> [PROBLEM STATEMENT]: Extract the complete listing and output it unchanged.
:::
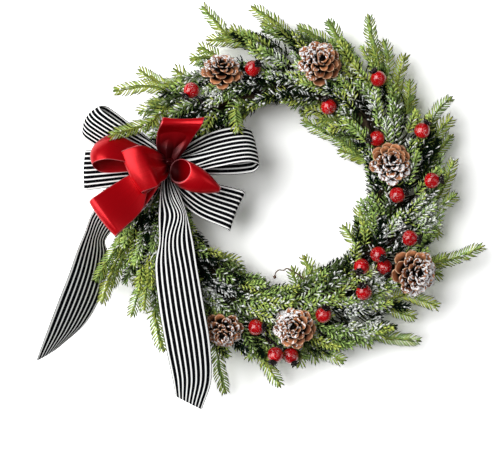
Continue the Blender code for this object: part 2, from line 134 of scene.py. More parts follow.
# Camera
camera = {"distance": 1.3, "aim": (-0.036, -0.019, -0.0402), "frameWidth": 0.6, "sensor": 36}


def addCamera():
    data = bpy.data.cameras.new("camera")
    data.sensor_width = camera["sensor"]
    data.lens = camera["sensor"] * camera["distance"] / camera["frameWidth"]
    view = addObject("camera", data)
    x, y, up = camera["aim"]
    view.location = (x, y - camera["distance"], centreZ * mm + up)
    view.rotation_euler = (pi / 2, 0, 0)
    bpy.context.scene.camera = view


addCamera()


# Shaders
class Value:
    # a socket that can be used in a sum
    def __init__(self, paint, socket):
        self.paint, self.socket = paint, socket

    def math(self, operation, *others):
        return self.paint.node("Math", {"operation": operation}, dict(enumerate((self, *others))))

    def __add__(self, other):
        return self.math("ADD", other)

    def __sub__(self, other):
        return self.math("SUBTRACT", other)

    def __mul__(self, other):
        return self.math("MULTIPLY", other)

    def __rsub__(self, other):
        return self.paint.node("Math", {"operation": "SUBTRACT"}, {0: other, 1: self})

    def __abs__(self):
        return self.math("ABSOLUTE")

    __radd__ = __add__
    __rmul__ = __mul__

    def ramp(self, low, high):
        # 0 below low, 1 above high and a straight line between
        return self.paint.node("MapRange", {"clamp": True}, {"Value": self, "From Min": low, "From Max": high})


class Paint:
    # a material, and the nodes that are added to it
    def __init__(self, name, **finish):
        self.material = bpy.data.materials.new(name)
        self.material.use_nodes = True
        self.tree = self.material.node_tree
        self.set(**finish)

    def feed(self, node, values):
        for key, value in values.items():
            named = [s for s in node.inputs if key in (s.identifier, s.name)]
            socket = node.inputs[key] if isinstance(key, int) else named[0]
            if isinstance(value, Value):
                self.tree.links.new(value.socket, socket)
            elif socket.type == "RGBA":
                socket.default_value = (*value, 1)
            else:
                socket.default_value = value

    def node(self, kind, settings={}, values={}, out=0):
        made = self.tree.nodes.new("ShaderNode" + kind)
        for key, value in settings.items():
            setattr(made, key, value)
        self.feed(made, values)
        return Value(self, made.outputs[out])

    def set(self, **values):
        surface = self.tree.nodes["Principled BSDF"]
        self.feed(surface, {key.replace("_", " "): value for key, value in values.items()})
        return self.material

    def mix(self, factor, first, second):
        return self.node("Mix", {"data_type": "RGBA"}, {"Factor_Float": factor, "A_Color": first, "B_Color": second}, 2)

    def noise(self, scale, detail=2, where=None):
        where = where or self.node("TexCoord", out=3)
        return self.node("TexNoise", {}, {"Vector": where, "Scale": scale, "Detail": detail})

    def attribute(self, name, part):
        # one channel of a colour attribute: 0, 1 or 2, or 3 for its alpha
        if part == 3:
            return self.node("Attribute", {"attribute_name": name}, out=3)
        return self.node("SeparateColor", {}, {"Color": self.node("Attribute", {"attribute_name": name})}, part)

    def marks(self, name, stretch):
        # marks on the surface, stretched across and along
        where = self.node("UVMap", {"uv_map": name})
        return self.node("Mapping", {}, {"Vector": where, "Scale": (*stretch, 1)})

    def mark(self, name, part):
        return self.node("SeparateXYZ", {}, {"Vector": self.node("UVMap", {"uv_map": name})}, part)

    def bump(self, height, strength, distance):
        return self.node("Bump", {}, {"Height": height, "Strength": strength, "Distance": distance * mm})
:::
> [ANSWER TO THIS PROBLEM]:
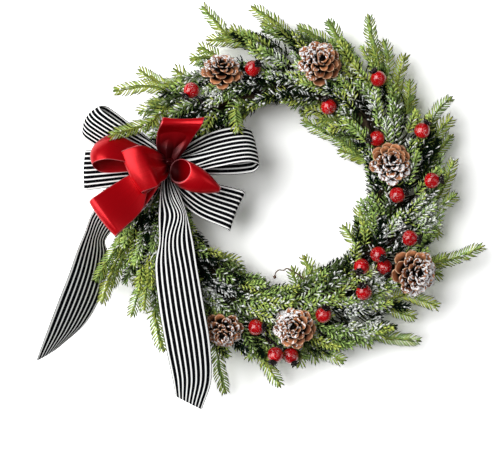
Continue the Blender code for this object: part 2, from line 134 of scene.py. More parts follow.
# Camera
camera = {"distance": 1.3, "aim": (-0.036, -0.019, -0.0402), "frameWidth": 0.6, "sensor": 36}


def addCamera():
    data = bpy.data.cameras.new("camera")
    data.sensor_width = camera["sensor"]
    data.lens = camera["sensor"] * camera["distance"] / camera["frameWidth"]
    view = addObject("camera", data)
    x, y, up = camera["aim"]
    view.location = (x, y - camera["distance"], centreZ * mm + up)
    view.rotation_euler = (pi / 2, 0, 0)
    bpy.context.scene.camera = view


addCamera()


# Shaders
class Value:
    # a socket that can be used in a sum
    def __init__(self, paint, socket):
        self.paint, self.socket = paint, socket

    def math(self, operation, *others):
        return self.paint.node("Math", {"operation": operation}, dict(enumerate((self, *others))))

    def __add__(self, other):
        return self.math("ADD", other)

    def __sub__(self, other):
        return self.math("SUBTRACT", other)

    def __mul__(self, other):
        return self.math("MULTIPLY", other)

    def __rsub__(self, other):
        return self.paint.node("Math", {"operation": "SUBTRACT"}, {0: other, 1: self})

    def __abs__(self):
        return self.math("ABSOLUTE")

    __radd__ = __add__
    __rmul__ = __mul__

    def ramp(self, low, high):
        # 0 below low, 1 above high and a straight line between
        return self.paint.node("MapRange", {"clamp": True}, {"Value": self, "From Min": low, "From Max": high})


class Paint:
    # a material, and the nodes that are added to it
    def __init__(self, name, **finish):
        self.material = bpy.data.materials.new(name)
        self.material.use_nodes = True
        self.tree = self.material.node_tree
        self.set(**finish)

    def feed(self, node, values):
        for key, value in values.items():
            named = [s for s in node.inputs if key in (s.identifier, s.name)]
            socket = node.inputs[key] if isinstance(key, int) else named[0]
            if isinstance(value, Value):
                self.tree.links.new(value.socket, socket)
            elif socket.type == "RGBA":
                socket.default_value = (*value, 1)
            else:
                socket.default_value = value

    def node(self, kind, settings={}, values={}, out=0):
        made = self.tree.nodes.new("ShaderNode" + kind)
        for key, value in settings.items():
            setattr(made, key, value)
        self.feed(made, values)
        return Value(self, made.outputs[out])

    def set(self, **values):
        surface = self.tree.nodes["Principled BSDF"]
        self.feed(surface, {key.replace("_", " "): value for key, value in values.items()})
        return self.material

    def mix(self, factor, first, second):
        return self.node("Mix", {"data_type": "RGBA"}, {"Factor_Float": factor, "A_Color": first, "B_Color": second}, 2)

    def noise(self, scale, detail=2, where=None):
        where = where or self.node("TexCoord", out=3)
        return self.node("TexNoise", {}, {"Vector": where, "Scale": scale, "Detail": detail})

    def attribute(self, name, part):
        # one channel of a colour attribute: 0, 1 or 2, or 3 for its alpha
        if part == 3:
            return self.node("Attribute", {"attribute_name": name}, out=3)
        return self.node("SeparateColor", {}, {"Color": self.node("Attribute", {"attribute_name": name})}, part)

    def marks(self, name, stretch):
        # marks on the surface, stretched across and along
        where = self.node("UVMap", {"uv_map": name})
        return self.node("Mapping", {}, {"Vector": where, "Scale": (*stretch, 1)})

    def mark(self, name, part):
        return self.node("SeparateXYZ", {}, {"Vector": self.node("UVMap", {"uv_map": name})}, part)

    def bump(self, height, strength, distance):
        return self.node("Bump", {}, {"Height": height, "Strength": strength, "Distance": distance * mm})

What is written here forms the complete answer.